start Collected data

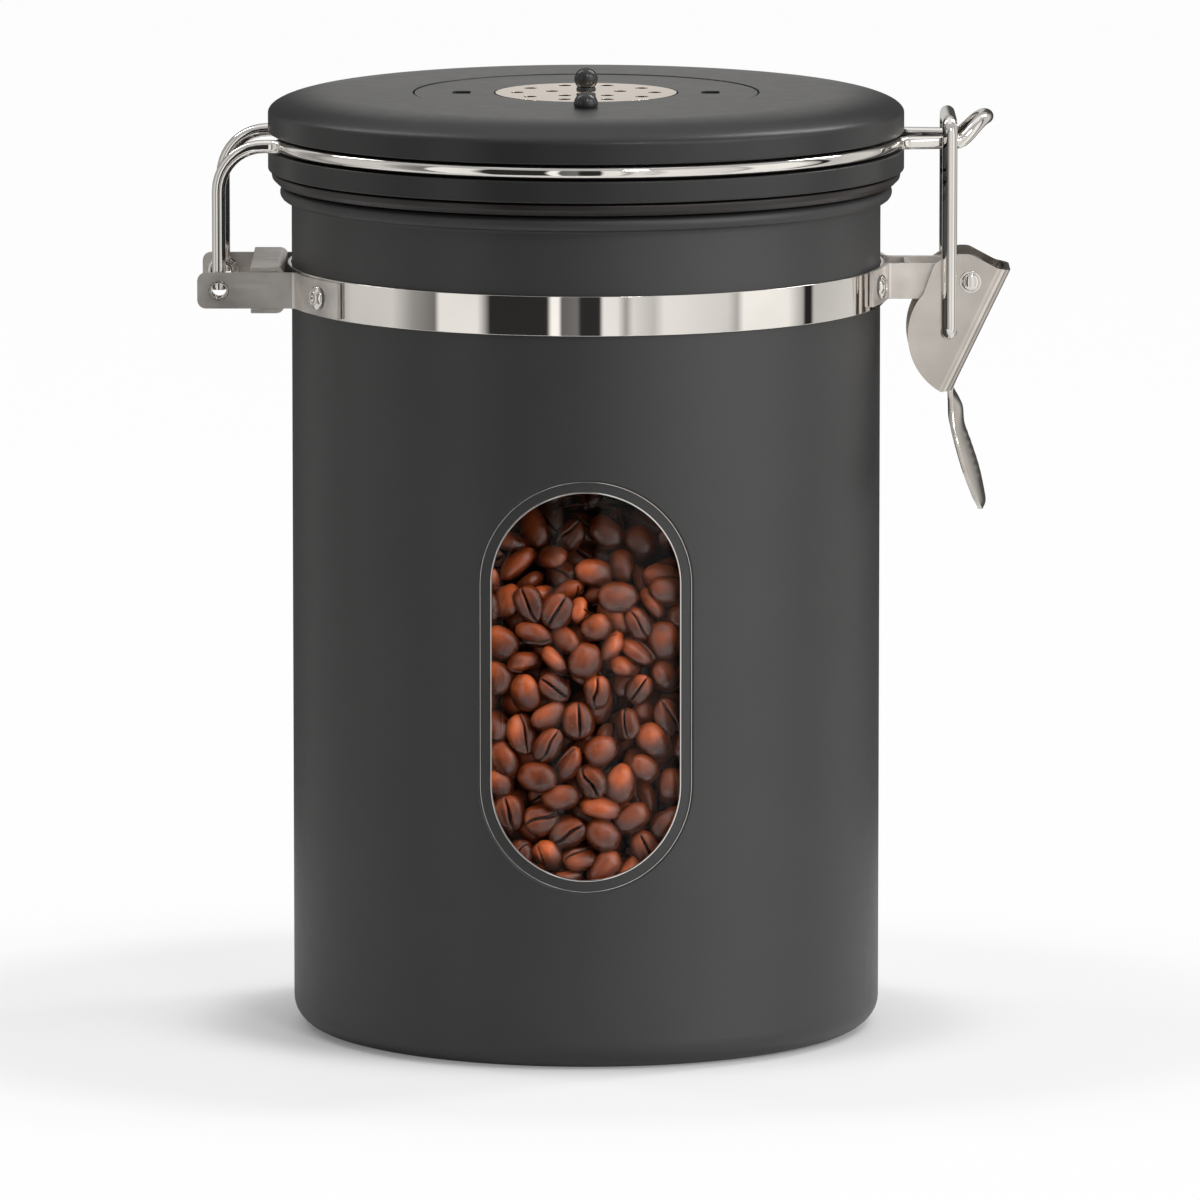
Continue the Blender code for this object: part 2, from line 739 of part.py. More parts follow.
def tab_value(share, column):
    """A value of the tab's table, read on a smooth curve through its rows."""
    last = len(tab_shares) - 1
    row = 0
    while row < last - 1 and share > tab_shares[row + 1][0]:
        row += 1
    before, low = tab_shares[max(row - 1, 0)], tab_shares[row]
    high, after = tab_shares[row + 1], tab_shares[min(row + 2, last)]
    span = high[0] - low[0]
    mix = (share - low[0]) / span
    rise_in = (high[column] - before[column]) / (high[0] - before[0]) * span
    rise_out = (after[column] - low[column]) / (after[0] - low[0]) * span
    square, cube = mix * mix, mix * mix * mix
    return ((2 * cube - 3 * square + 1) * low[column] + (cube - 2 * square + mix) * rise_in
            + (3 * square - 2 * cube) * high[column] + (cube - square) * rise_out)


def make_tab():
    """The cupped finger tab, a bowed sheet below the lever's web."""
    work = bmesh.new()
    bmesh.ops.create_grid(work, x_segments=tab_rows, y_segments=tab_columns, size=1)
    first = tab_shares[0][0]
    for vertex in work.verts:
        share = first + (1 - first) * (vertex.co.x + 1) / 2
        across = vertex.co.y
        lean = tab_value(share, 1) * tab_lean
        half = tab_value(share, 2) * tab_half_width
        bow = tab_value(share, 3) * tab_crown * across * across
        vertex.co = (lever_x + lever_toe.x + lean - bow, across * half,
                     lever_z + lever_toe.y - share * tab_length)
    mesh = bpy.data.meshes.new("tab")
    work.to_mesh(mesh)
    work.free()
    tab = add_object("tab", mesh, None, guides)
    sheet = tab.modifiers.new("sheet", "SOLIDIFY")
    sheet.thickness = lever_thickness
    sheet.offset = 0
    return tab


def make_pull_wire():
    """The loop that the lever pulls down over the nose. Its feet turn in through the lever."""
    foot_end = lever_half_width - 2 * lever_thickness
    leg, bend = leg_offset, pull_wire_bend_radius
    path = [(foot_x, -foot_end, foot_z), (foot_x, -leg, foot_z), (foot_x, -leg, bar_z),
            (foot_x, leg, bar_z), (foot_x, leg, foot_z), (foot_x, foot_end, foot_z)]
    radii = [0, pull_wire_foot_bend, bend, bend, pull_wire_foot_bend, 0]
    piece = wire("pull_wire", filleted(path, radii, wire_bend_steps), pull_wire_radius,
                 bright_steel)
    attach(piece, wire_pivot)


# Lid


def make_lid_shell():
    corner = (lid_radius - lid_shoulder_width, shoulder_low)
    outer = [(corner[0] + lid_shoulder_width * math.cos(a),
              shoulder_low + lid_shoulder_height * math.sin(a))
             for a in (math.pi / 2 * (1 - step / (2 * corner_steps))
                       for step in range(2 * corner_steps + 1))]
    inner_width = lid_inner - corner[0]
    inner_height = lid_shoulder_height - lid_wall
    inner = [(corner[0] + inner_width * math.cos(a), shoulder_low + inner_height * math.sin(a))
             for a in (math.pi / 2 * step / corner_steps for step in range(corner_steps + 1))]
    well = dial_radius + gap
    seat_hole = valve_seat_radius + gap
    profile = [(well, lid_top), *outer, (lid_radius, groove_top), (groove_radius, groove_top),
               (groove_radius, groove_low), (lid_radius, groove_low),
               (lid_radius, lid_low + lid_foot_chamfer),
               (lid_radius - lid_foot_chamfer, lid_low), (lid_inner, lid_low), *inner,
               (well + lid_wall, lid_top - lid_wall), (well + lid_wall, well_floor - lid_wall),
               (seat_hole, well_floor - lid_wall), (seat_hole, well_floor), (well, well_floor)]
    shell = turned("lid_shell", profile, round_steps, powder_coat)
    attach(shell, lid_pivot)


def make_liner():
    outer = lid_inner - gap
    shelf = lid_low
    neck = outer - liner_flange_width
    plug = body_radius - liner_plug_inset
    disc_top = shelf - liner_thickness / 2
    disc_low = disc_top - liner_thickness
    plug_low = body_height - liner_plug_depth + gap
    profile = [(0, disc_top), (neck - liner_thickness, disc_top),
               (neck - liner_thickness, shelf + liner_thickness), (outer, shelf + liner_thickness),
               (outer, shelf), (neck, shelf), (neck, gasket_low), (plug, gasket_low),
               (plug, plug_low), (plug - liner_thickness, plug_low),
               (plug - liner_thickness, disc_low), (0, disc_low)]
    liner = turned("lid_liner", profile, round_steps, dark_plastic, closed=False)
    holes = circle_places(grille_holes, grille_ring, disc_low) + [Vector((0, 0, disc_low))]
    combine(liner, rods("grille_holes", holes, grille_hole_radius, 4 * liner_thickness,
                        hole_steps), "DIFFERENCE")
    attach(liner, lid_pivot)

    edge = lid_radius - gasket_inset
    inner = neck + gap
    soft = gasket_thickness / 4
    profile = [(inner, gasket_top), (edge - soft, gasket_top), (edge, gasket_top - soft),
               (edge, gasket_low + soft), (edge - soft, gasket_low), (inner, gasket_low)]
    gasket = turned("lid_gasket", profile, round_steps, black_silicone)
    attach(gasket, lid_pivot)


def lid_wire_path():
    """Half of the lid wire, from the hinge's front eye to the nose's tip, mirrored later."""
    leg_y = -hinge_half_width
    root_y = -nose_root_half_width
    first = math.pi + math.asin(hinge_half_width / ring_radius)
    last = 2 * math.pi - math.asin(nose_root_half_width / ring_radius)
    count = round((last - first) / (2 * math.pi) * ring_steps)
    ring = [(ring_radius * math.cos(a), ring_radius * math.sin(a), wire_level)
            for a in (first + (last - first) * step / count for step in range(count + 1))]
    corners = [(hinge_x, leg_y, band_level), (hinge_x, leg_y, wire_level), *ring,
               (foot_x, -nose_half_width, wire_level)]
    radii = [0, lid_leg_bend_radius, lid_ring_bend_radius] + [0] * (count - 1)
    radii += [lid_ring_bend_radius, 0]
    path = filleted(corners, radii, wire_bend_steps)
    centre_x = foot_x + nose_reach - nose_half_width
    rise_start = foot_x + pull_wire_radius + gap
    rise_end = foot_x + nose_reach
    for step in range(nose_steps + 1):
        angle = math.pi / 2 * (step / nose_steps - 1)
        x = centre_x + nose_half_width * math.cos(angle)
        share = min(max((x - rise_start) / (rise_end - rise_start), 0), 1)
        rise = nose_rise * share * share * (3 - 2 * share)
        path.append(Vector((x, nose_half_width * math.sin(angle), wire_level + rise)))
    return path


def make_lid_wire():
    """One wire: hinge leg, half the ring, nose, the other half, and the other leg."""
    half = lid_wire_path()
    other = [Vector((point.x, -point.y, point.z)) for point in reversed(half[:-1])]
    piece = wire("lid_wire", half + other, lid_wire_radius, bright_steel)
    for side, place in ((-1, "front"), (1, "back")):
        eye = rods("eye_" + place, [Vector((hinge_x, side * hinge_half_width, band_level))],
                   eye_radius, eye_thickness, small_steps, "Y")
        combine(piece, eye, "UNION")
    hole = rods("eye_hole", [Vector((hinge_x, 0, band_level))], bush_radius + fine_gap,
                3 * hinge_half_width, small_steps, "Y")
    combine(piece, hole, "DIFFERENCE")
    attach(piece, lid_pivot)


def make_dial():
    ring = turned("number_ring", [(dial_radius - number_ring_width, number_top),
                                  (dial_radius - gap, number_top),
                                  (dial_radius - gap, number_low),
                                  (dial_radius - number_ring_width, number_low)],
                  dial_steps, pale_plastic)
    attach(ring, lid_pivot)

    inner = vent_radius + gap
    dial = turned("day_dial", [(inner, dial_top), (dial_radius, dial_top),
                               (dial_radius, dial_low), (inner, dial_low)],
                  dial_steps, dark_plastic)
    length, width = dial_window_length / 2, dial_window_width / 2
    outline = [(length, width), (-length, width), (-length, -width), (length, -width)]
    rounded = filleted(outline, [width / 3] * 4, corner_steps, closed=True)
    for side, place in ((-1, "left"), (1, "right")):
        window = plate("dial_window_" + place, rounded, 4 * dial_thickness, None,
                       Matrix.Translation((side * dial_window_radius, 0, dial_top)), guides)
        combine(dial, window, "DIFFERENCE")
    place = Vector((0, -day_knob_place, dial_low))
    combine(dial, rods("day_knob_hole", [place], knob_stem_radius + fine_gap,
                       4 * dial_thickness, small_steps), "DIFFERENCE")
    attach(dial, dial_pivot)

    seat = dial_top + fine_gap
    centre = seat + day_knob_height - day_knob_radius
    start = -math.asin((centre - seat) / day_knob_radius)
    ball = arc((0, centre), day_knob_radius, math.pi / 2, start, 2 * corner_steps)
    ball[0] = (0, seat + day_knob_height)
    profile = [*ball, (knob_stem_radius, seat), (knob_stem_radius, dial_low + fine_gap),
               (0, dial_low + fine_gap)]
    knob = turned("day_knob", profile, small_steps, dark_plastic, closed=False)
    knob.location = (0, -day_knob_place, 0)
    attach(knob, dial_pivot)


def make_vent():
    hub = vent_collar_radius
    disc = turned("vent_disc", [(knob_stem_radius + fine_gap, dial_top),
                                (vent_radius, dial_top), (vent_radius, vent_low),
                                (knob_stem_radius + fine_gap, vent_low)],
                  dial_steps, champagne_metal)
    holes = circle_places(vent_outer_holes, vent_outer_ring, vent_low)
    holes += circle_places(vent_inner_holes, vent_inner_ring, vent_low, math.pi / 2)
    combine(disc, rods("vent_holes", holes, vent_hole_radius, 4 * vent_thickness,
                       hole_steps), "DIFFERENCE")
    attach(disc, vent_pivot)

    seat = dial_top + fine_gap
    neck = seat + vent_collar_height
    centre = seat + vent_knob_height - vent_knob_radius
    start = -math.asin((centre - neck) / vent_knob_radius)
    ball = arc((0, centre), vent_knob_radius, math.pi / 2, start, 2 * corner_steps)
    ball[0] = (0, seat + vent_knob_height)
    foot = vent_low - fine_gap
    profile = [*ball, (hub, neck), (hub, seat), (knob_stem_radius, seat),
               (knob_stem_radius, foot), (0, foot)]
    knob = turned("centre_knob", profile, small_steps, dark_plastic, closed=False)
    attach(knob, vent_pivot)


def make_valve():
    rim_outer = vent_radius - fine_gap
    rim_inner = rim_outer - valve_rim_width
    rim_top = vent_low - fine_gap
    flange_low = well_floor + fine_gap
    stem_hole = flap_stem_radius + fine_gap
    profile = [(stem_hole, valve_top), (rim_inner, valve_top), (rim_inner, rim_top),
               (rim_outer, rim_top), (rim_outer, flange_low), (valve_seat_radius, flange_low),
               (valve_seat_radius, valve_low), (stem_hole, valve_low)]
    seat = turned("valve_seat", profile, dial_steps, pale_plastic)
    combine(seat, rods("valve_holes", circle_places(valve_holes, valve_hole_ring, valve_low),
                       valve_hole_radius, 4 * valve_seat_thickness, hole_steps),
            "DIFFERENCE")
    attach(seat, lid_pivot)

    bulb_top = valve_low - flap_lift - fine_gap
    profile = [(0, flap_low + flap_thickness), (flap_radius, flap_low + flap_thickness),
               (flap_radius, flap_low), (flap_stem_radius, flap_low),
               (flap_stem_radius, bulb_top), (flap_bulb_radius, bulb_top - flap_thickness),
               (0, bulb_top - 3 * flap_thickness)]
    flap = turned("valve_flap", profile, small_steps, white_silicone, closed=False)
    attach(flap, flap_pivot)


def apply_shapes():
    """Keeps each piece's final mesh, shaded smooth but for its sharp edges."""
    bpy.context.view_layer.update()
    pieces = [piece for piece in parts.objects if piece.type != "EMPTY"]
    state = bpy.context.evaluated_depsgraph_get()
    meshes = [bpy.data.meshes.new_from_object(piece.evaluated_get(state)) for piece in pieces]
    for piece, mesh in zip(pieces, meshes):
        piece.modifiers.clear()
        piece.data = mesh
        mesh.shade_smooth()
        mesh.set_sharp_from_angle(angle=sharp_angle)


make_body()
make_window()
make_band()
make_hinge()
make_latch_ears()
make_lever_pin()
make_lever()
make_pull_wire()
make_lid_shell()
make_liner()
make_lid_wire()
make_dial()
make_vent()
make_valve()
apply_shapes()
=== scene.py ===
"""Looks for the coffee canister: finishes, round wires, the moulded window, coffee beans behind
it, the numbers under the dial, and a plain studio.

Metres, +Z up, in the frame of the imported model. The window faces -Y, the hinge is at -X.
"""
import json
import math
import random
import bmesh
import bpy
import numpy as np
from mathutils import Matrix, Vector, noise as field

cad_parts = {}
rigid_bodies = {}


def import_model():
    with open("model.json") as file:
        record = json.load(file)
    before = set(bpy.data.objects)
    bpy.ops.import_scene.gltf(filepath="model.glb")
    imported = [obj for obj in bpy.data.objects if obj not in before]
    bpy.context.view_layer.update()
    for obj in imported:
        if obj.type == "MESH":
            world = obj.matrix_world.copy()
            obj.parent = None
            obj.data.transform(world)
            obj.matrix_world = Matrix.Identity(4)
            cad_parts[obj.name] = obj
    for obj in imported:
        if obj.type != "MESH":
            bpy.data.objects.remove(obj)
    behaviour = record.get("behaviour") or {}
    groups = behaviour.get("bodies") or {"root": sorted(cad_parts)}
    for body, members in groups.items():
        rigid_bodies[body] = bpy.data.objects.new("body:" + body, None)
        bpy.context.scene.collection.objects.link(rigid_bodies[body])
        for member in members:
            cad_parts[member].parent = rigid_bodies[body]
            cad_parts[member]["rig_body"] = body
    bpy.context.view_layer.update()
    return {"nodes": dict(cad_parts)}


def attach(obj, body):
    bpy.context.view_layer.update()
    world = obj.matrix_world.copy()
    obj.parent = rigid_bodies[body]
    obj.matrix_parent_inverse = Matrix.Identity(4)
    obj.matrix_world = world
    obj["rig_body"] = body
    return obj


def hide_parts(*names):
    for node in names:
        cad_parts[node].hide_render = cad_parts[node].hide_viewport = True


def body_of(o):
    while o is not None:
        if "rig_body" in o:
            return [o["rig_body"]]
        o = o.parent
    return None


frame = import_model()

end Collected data

> _Stated exercise_:
The lines from the top of the data above down to the line containing "square) * rise_out)" are to be copied exactly; no other line should appear.

> _Correct answer_:
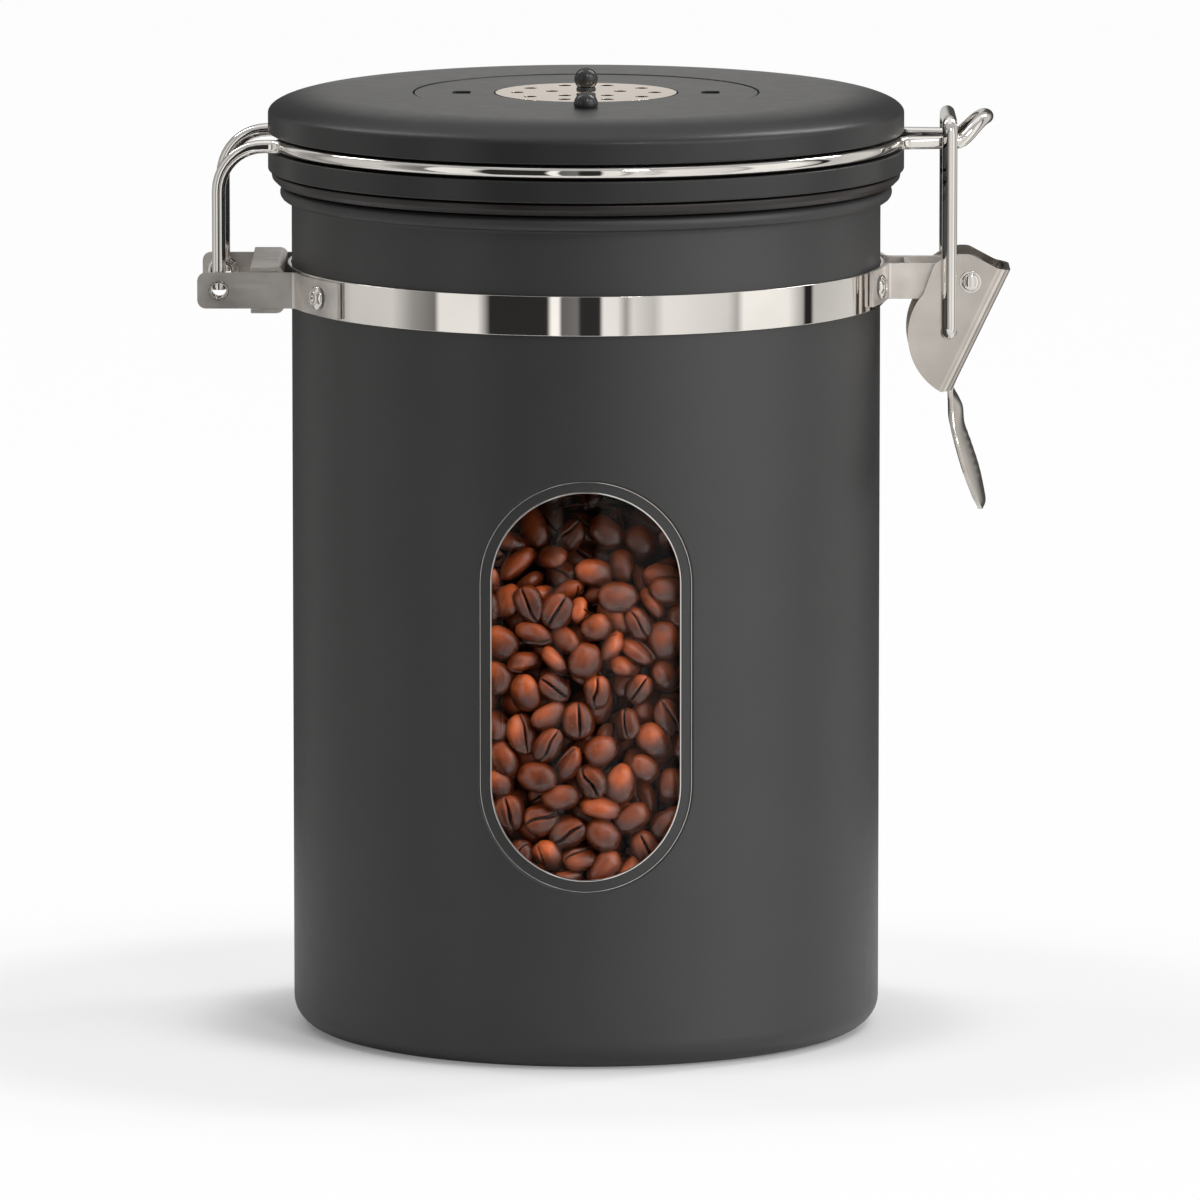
Continue the Blender code for this object: part 2, from line 739 of part.py. More parts follow.
def tab_value(share, column):
    """A value of the tab's table, read on a smooth curve through its rows."""
    last = len(tab_shares) - 1
    row = 0
    while row < last - 1 and share > tab_shares[row + 1][0]:
        row += 1
    before, low = tab_shares[max(row - 1, 0)], tab_shares[row]
    high, after = tab_shares[row + 1], tab_shares[min(row + 2, last)]
    span = high[0] - low[0]
    mix = (share - low[0]) / span
    rise_in = (high[column] - before[column]) / (high[0] - before[0]) * span
    rise_out = (after[column] - low[column]) / (after[0] - low[0]) * span
    square, cube = mix * mix, mix * mix * mix
    return ((2 * cube - 3 * square + 1) * low[column] + (cube - 2 * square + mix) * rise_in
            + (3 * square - 2 * cube) * high[column] + (cube - square) * rise_out)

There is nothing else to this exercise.